Magnetic neutron scattering is complicated by the spatially extended nature of the spin (a) which suppresses all but the lowest wave vector transfer magnetic scattering. The ARCS spectrometer at SNS was used to look for high energy magnetic scattering associated with the vanishing 2/3 of the spins. The data shown in frame (c) do show the flat modes of phonons anticipated for a molecular solid. However, no difference in the inelastic neutron scattering cross section that can be attributed to magnetism was found when comparing data for LiZn2Mo3O8 to the non-magnetic analogue Zn2Mo3O8. Normalization of these data and comparison to the magnetic resonance scattering associated with breaking an isolated singlet excludes such a mode and suggest a broad and so far undetectable spectrum of magnetic excitations is associated with the hidden 2/3 of the spins in LiZn2Mo3O8.
Looking at 100 times lower energy transfer using the MACS spectrometer at NIST a ridge of magnetic scattering however, comes into view (a). The wave vector dependence of this scattering is consistent with it arising from breaking singlets that are formed between nearest and next nearest pairs of triangular Mo3O13 molecules. The gapless spectrum is consistent with a resonating valence bond state but might also arise from a static random singlet state. The experiment indicates that molecular cluster magnets offer exciting opportunities to realize spin systems where quantum coherence transcends the atomic scale. The experiment also shows that modern high efficiency neutron scattering instrumentation can be used to probe magnetism associated with extended molecular orbitals in these systems.

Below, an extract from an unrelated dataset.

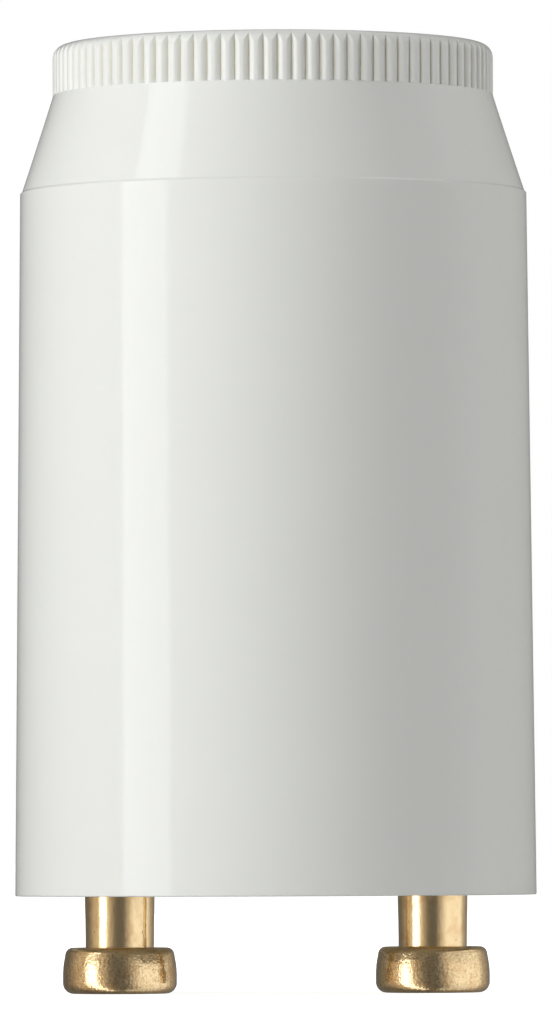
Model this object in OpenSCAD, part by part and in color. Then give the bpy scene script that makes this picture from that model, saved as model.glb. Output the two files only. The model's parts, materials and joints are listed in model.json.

“Meson” bound states in a quasi-one-dimensional quantum magnet
The one dimensional Ising spin chain is a paradigmatic example of an interacting quantum many body system. Using crystals synthesized by the IQM crystal grower Seyed Koohpayeh, postdoctoral fellow Chris Morris (Armitage group) has studied bound state spin excitations in the one-dimensional ferromagnetic Ising chain compound CoNb2O6 through time-domain terahertz spectroscopy in zero applied transverse magnetic field. When antiferromagnetic interchain order develops at low temperature, nine spin flip bound states become visible. Their energies can be modeled exceedingly well by the Airy functions, exact solutions to a 1D Schrödinger equation in a linear confining potential. This sequence of “meson” bound states terminates at a threshold energy near two times the lowest bound state energy. Above this energy scale we observe a broad feature consistent with the onset of the two-particle continuum. At energies just below this threshold we observe a prominent excitation that we interpret as resulting from a novel bound state of bound states on neighboring chains. This assignment has been corroborated by graduate student Anirban Ghosh (theory group), whose calculations show evidence for a stable such excitation at energies below the 4 kink continuum. A manuscript describing this work has been accepted for publication in Physical Review Letters: arXiv:1312.4514.
New antiferromagnet on a triangular lattice
John Scheckelton, a graduate student in McQueen’s group, has synthesized a new frustrated antiferromagnet LiZn2Mo3O8 with spins 1/2 on a triangular lattice. This is the first of a new class of inorganic materials where magnetic moments arise from the spin of electrons in molecular orbitals of Mo3O13 clusters, rather than on individual ions. This prevents Jahn-Teller distortions and orbital ordering that often spoil the perfect symmetries of the triangular lattice. Inelastic neutron scattering from powder specimens of LiZn2Mo3O8, conducted by postdoc Martin Mourigal and graduate student Wes Fuhrman (Broholm group), provides evidence for interactions between these molecular spins. ESR, Li NMR, and μSR studies uncover the presence of short-range magnetic correlations at low temperatures, but show no evidence of long-range magnetic order. This antiferromagnet, with spin interactions of the order of 180 K, remains in a quantum-disordered state down to a temperature T = 0.07 K. The lack of order even at extremely low temperatures makes LiZn2Mo3O8 a candidate for a quantum spin liquid. A paper reporting the remarkable properties of this antiferromagnet has been recently published in Nature Materials. Two more manuscripts are under review: arXiv:1309.1165 and arXiv:1312.0955.